Quando ebbi riempito la pipa, l'accesi con cura, prendendomela comoda, poi uscii e m'incamminai lungo il corridoio vispo come un inglese di ritorno da una partita di caccia alla tigre.
CAPITOLO XXXIII
Il Chateau Bercy era un palazzo vecchio rimodernato. Aveva il tipo di vestibolo che richiede velluti rossi e dorature e ottiene vetrocemento, luci diffuse e tavolini triangolari di cristallo; e in complesso ha l'aria d'essere stato decorato da un evaso dal manicomio. I colori dominanti erano verdebile, marrone-impiastro-di-lino, grigio- marciapiedi e blu-sedere-discimmia. Era riposante come un'unghia incarnata.
La piccola scrivania all'ingresso era vuota, ma lo specchio dietro di essa poteva essere trasparente, percio non tentai di sgattaiolare su per le scale.
Suonai il campanello e un uomo corpulento e molliccio comparve da dietro un muro e mi sorrise con le labbra umide e morbide, i denti biancoazzurrastri e gli occhi che luccicavano in maniera innaturale.
– La signorina Gonzales – dissi. – Mi chiamo Marlowe. La signorina mi aspetta.
– Ma certo, si, naturalmente, – garri il ciccione agitando le mani come un frullo d'ali. – Si, naturalmente. Le telefono subito.
Anche la voce, pareva un frullo d'ali. L'uomo prese il ricevitore del telefono, vi gorgoglio dentro e lo mise giu.
– Si, signor Marlowe. La signorina Gonzales dice che andiate subito su.
Appartamento dodici, quarto piano. – Diede una risatina da scolaretta. – Ma immagino che lo sappiate.
– Lo so adesso – ribattei. – Oh, tra parentesi, eravate qui, nel febbraio scorso?
– Nel febbraio scorso? Nel febbraio… Oh, si. Ero qui, nel febbraio scorso. – La sua pronuncia era meticolosa, come un manuale di fonetica.
– Ricordate la sera in cui han fatto fuori Stein, qui di fronte?
Il sorriso spari, a precipizio.
– Siete un ufficiale di polizia? – La voce era sottile e flebile, ora.
– No. Ma avete i pantaloni aperti, se ci tenete a saperlo.
Lui guardo giu, inorridito e chiuse la cerniera con le mani che quasi gli tremavano.
– Oh, grazie – balbetto. – grazie. – Si chino sopra la piccola scrivania. – Non e successo proprio qui davanti – disse. – Non esattamente. E stato quasi all'angolo della via.
– Abitava qui, vero?
– Preferirei proprio non parlarne. Sinceramente, preferirei non parlarne.

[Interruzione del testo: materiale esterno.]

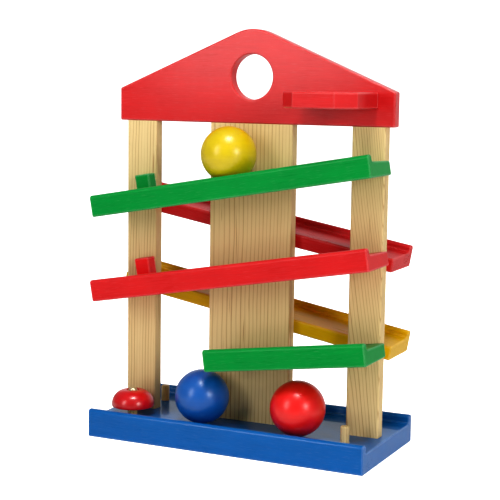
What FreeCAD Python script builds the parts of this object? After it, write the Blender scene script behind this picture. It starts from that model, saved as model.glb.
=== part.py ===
"""A wooden marble run on a lacquered tray.

Three upright pine boards stand on a grooved tray and carry a gabled top board. Five sloping tracks are
pegged to the boards, in turn on the front and on the rear, so that a ball runs down in a zigzag, rolls
through the gaps between the boards and ends in the tray against a bell.

Frame: +X to the right, +Y to the rear, +Z up. The origin is the centre of the tray's underside.
All sizes are in millimetres and degrees.
"""
import FreeCAD, Part
import math
import os
import re

import Sketcher
from FreeCAD import Placement, Rotation, Vector

SIZES = (
    # tray
    ("tray_overhang", 8, "tray past the outer posts on each side"),
    ("tray_height", 26, "tray, to the top of its low walls"),
    ("floor_height", 18, "tray floor above the table"),
    ("wall_thick", 7, "low walls of the tray and of the tracks"),
    # upright boards
    ("board_thick", 12, "posts and gable, front to rear"),
    ("outer_width", 31, "left and right post"),
    ("middle_width", 82, "middle post"),
    ("gap_play", 7, "gap between two posts, wider than a ball"),
    ("lane_play", 1, "lanes of the tray, wider than a ball"),
    # gable
    ("gable_overhang", 8, "gable past the outer post on each side"),
    ("gable_side", 30.3, "gable, height of its upright sides"),
    ("gable_rise", 57.9, "gable, rise from the sides to the peak's sharp point"),
    ("peak_round", 40, "radius of the rounded peak"),
    ("gable_hole_radius", 20.5, "round hole in the gable"),
    ("gable_hole_rise", 42, "centre of the round hole above the gable's underside"),
    # start shelf
    ("shelf_thick", 14, "start shelf, thickness"),
    ("shelf_corner", 15.5, "cut of the shelf's two front corners"),
    ("shelf_rise", 16, "shelf's underside above the gable's underside"),
    ("shelf_inset", 16, "shelf's right side in from the gable's side"),
    ("shelf_space", 8.9, "space between the shelf and a ball's height over the top track's middle line"),
    ("hole_play", 2, "start hole, radius wider than the ball's"),
    ("hole_back", 5, "wood left between the start hole and the gable"),
    ("hole_front", 4, "wood left in front of the start hole"),
    ("hole_cheek", 7.5, "wood left on each side of the start hole"),
    # tracks
    ("past_left", 9.4, "long tracks past the left post"),
    ("past_right", 5.4, "long tracks past the right post"),
    ("short_past", 4.8, "lowest track past the right post"),
    ("short_reach", 20.8, "lowest track's low end, left of the middle"),
    ("track_play", 3.4, "space beside a ball on a track, where the wall's rounding starts"),
    ("track_height", 20, "tracks, to the top of the wall"),
    ("slab_thick", 12.5, "track floor at its inner edge"),
    ("cross_fall", 1.5, "fall of the track floor from the wall to the posts"),
    ("track_angle", 10, "slope of the long tracks"),
    ("short_angle", 7.7, "slope of the lowest track"),
    ("short_space", 3.44, "lowest track's low end above a ball in the tray"),
    ("short_step", 28.5, "lowest long track above the short one, middle to middle"),
    ("track_step", 39.5, "each long track above the next one"),
    # stops
    ("stop_length", 15, "stop block, along the track"),
    ("stop_depth", 12, "stop block, out from the post"),
    ("stop_height", 20, "stop block, above the track floor"),
    ("peg_radius", 4, "stop pegs in the tray"),
    ("peg_rise", 15, "stop pegs above the tray floor"),
    ("peg_seat", 10, "stop pegs, depth in the tray floor"),
    ("corner_inset", 9.5, "bell and stop pegs, outwards from the outer posts' inner edges"),
    # bell
    ("bell_radius", 20, "bell dome, outside"),
    ("bell_height", 15.5, "bell dome, rim to flat top"),
    ("bell_belly", 0.8, "height of the dome's widest ring above its rim"),
    ("bell_lip", 0.3, "how far the rim turns in"),
    ("bell_shoulder", 13.4, "radius of the dome's shoulder"),
    ("bell_wall", 1.2, "bell metal"),
    ("bell_lift", 8, "bell rim above the tray floor"),
    ("dish_radius", 5.8, "dish in the dome's top that the screw head sits in"),
    ("dish_taper", 1, "slope of the dish's side, along the radius"),
    ("dish_depth", 1.6, "depth of the dish"),
    ("bell_screw_radius", 1.75, "shank of the bell's screw"),
    ("bell_head_radius", 4, "round head of the bell's screw"),
    ("bell_head_height", 2.6, "round head of the bell's screw"),
    ("bell_head_round", 2.34, "rounding of that head"),
    ("bell_bite", 12, "bell screw, depth in the tray floor"),
    ("washer_radius", 4.4, "washer under the bell screw's head"),
    ("washer_thick", 0.8, "washer under the bell screw's head"),
    ("spacer_radius", 4, "wooden spacer under the bell"),
    ("turn_gap", 0.1, "running clearance round the bell screw"),
    ("bell_play", 0.15, "clearance above and below the dome, along its screw"),
    # balls
    ("ball_radius", 25, "wooden balls"),
    ("ball_gap", 0.3, "space between a ball and what it rolls on or along"),
    ("yellow_place", -2.1, "yellow ball at rest, along the top track from its middle"),
    ("blue_place", -34, "blue ball at rest, along X"),
    ("red_place", 62, "red ball at rest, along X"),
    # pegs and screws that hold it together
    ("dowel_radius", 3, "wooden dowels"),
    ("dowel_in_board", 15, "upright dowels, depth in a post and in the gable"),
    ("dowel_web", 2, "wood left between level dowels that meet from both faces of a board"),
    ("dowel_in_slab", 16, "level dowels, depth in a track or in the shelf"),
    ("outer_inset", 7.5, "fixings in from the sides of an outer post"),
    ("middle_inset", 14, "fixings in from the sides of the middle post"),
    ("shelf_dowel_inset", 8, "dowels in from the sides of the shelf"),
    ("screw_radius", 2, "tray screws, shank"),
    ("screw_head_radius", 4, "tray screws, countersunk head"),
    ("screw_sink", 0.4, "tray screws, head below the underside"),
    ("screw_bite", 16, "tray screws, depth in a post"),
    ("recess_width", 0.9, "driver recess of the screws"),
    ("recess_depth", 1.4, "driver recess of the screws"),
    # eased edges
    ("wall_round", 3, "round top of the low walls"),
    ("edge_round", 1.5, "eased edges"),
    ("cove_round", 2, "cove between a floor and a wall"),
    ("end_round", 1.2, "eased edges of the tray's and tracks' ends"),
)

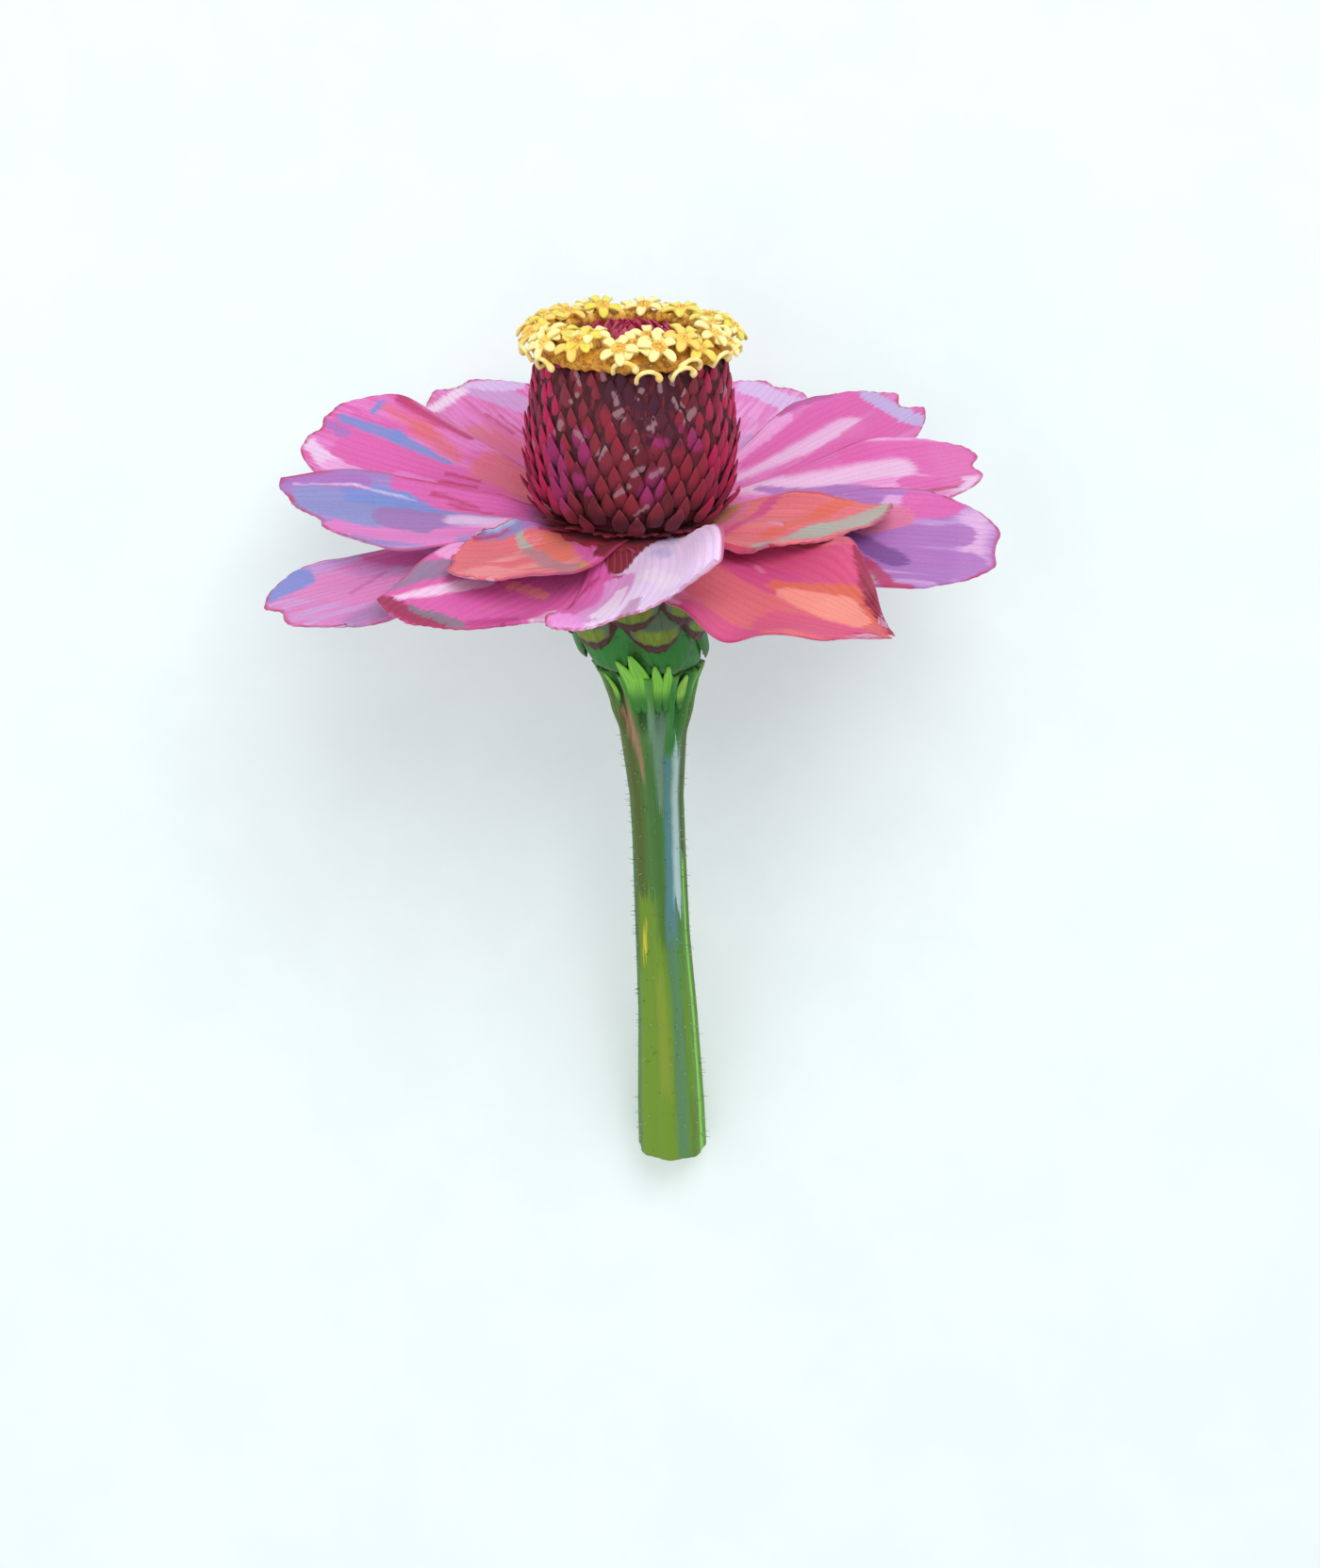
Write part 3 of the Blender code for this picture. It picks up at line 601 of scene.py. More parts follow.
def petal_plan(petal, along, across):
    """Distance along the midrib and half width, in millimetres, at shares of length and width."""
    notches = np.clip(np.cos(1.5 * np.pi * across), 0, 1) ** 2
    rounding = petal["tip"] * np.abs(across) ** petal["point"] + petal["notch"] * notches
    run = petal["length"] * along * (1 - along ** 3 * rounding) + petal["skew"] * across * along ** 2
    widening = petal["claw"] + (1 - petal["claw"]) * smooth_step(along / petal["spread"])
    half_width = petal["width"] / 2 * widening * (1 - petal["taper"] * along ** petal["ease"])
    return run, half_width


def petal_section(petal, across):
    """Sideways and upward place on the bent section, for a half width of 1."""
    marks = np.linspace(-1, 1, 201)
    edge = np.clip((-marks - 0.45) / 0.55, 0, 1) ** 1.5
    slope = petal["cup"] * marks - math.radians(petal["curl"]) * edge
    places = []
    for part in (np.cos(slope), np.sin(slope)):
        place = np.concatenate([[0], np.cumsum((part[1:] + part[:-1]) / 2 * (marks[1] - marks[0]))])
        places.append(np.interp(across, marks, place - place[len(marks) // 2]))
    return places


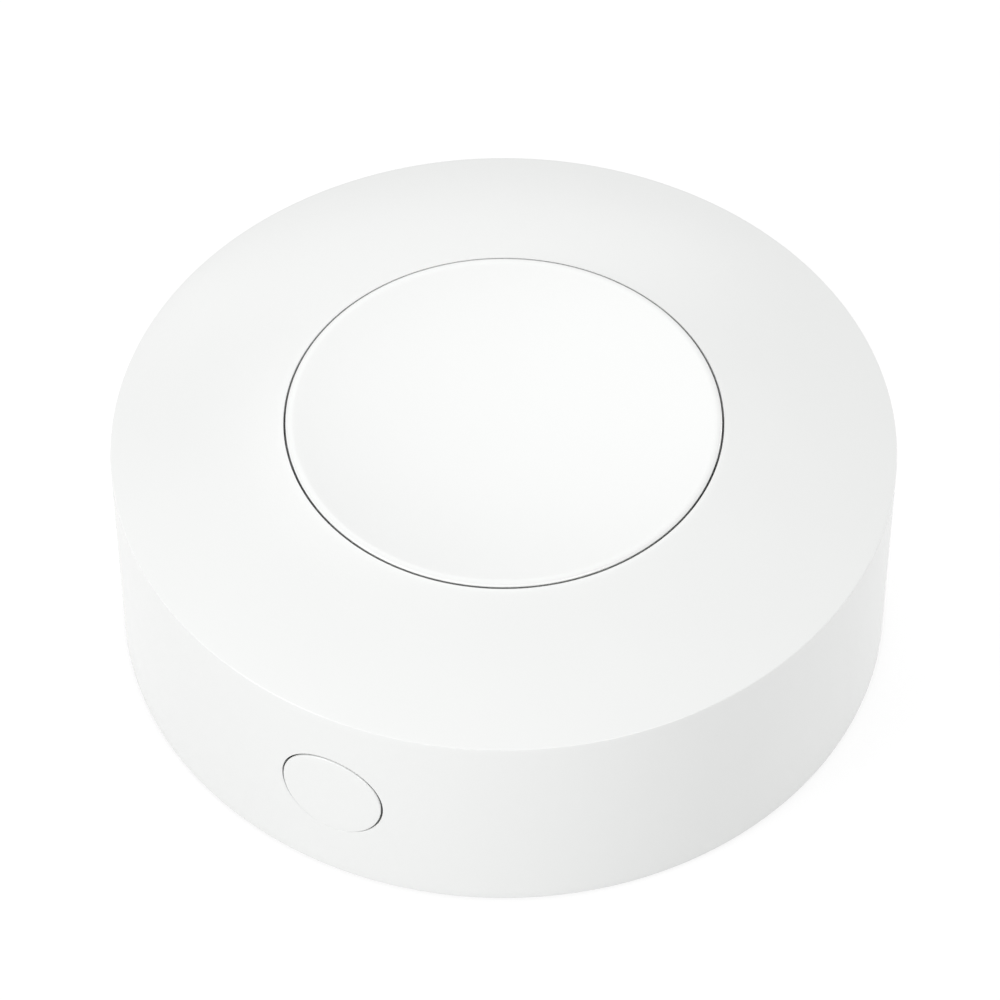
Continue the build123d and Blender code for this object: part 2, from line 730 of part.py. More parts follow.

– Tacque e si passo la lingua sul labbro inferiore. – Perche queste domande?
– Cosi, tanto per farvi parlare. Dovete starci piu attento, amico. Vi si sente nel fiato.
Divenne tutto rosa, fino al collo.
– Se insinuate che abbia bevuto…
– Solo te – risposi. – E non in infusione.
Mi allontanai. Lui non aperse bocca. Quando arrivai all'ascensore mi voltai a guardare. Era in piedi con le mani piatte sulla scrivania e il collo torto indietro, per guardarmi. Anche da quella distanza pareva che tremasse.